Corruption also stifles foreign investment, as international companies are wary of entering markets where the rule of law is weak and where they may be forced to engage in unethical practices to operate. This reluctance to invest further deprives African countries of the capital and technology needed to develop their mining sectors sustainably.

Corruption is an ailment eating away at the potential benefits of the mining industry in Africa. It diverts resources, perpetuates inequality, and erodes the foundations of good governance, leaving a trail of economic, social, and environmental damage in its wake.

To unlock the true potential of Africa’s mineral wealth, it is imperative to combat corruption at all levels, ensuring that the benefits of mining are equitably shared and that the industry operates within a framework of transparency and accountability.

Several African countries have made significant strides in implementing effective mining policies, serving as examples of how the industry can be managed to benefit both the economy and local communities. Botswana is often highlighted as a success story in this regard.

The country has built a robust regulatory framework that prioritizes transparency and good governance in its mining sector, particularly in diamond mining. B o t s w a n a ’ s government has established strong institutions that ensure the equitable distribution of mining revenues, with substantial investments made in education, healthcare, and infrastructure.

This approach has not only propelled Botswana to become one of the wealthiest countries in Africa but has also fostered social stability and long-term economic growth.

Another example is Ghana, which has developed a comprehensive legal and regulatory framework to govern its mining industry, particularly in gold mining. Ghana’s policies emphasize environmental sustainability, community involvement, and the enforcement of mining laws.

The government has also made efforts to formalize small-scale mining operations, reducing illegal mining activities and ensuring that the benefits of mining reach the broader population.

To address these challenges there is a need to implement robust mining policies that emphasise transparency, accountability, and community involvement.

One key recommendation is the strengthening of legal frameworks to ensure that all mining activities are conducted within the bounds of the law. This includes tightening regulations on licensing, improving the capacity of government agencies to monitor mining operations, and imposing strict penalties on those found engaging in illegal activities.

Additionally, the report advocates for greater collaboration between governments, the private sector, and local communities to ensure that mining activities are sustainable and that the benefits are equitably shared.

For Malawi to fully benefit from its mineral resources, it is crucial that the government adopts a multi-faceted approach. This could involve revising existing mining laws to close loopholes that allow illegal activities to flourish, investing in modern technologies for better monitoring and reporting of mining operations, and fostering partnerships with international organizations to enhance capacity-building efforts. Furthermore, the report emphasizes the importance of community engagement in the mining process.

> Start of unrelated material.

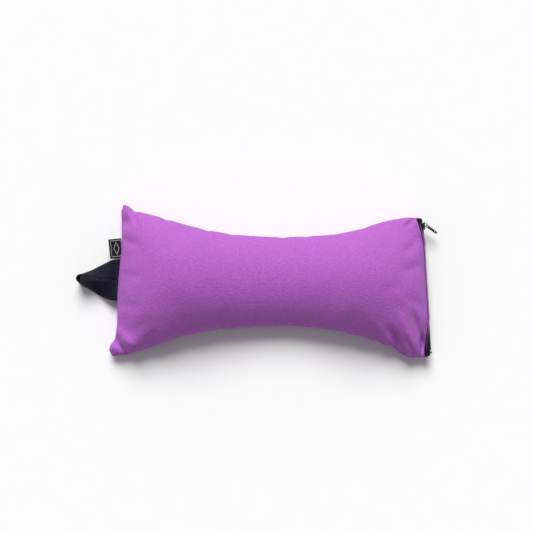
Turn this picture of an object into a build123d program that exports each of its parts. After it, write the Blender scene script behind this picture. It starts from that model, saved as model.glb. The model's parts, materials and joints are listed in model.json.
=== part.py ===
from build123d import *
from math import cos, radians, sin, sqrt
import os

# Bone-shaped support cushion: a stuffed inner bag in a zip-off cover, with a carry loop and a woven
# label in the left end seam and a coil zipper across the right end.
# Millimetres, +X along the cushion towards the zipper, +Y to its back edge, +Z up.
# The origin is on the flat underside, below the middle of the waist.

# ---- Driving dimensions: the cushion ----
# Each station is (x, front y, back y, top z, bottom z, side roundness). The underside reaches below
# z = 0 along the body, and is cut flat there, where the cushion rests.
STATIONS = [
    (-190, -92, 91, 20, 10, 0.94),
    (-184, -91, 91, 38, 2, 0.80),
    (-167, -88, 88, 62, -5, 0.62),
    (-136, -79, 79, 79, -8, 0.52),
    (-104, -70, 70, 84, -8, 0.50),
    (-60, -61, 61, 78, -8, 0.56),
    (0, -56, 55, 72, -8, 0.62),
    (50, -58, 56, 75, -8, 0.60),
    (95, -65, 61, 82, -8, 0.54),
    (130, -75, 70, 82, -8, 0.52),
    (163, -87, 78, 68, -5, 0.60),
    (186, -94, 81, 46, -1, 0.76),
    (196, -96, 82, 30, 2, 0.92),
]
END_FAN = 2.6  # each end seam leans this many degrees, so that the front edge is the longer one
HALF_LENGTH = 196.0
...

By involving local communities in decision-making and ensuring that they receive a fair share of the benefits, the government can reduce the allure of illegal mining and promote legal, regulated mining practices.

While illegal mining poses a significant threat to the economic development of African countries, there are clear policy measures that can be taken to mitigate its impact.

For Malawi, the path forward lies in strengthening its mining policies, enhancing enforcement mechanisms, and fostering collaboration between all stakeholders involved. By doing so, the country can unlock the full potential of its mineral resources and ensure that the benefits are used to drive sustainable development and improve the lives of its citizens.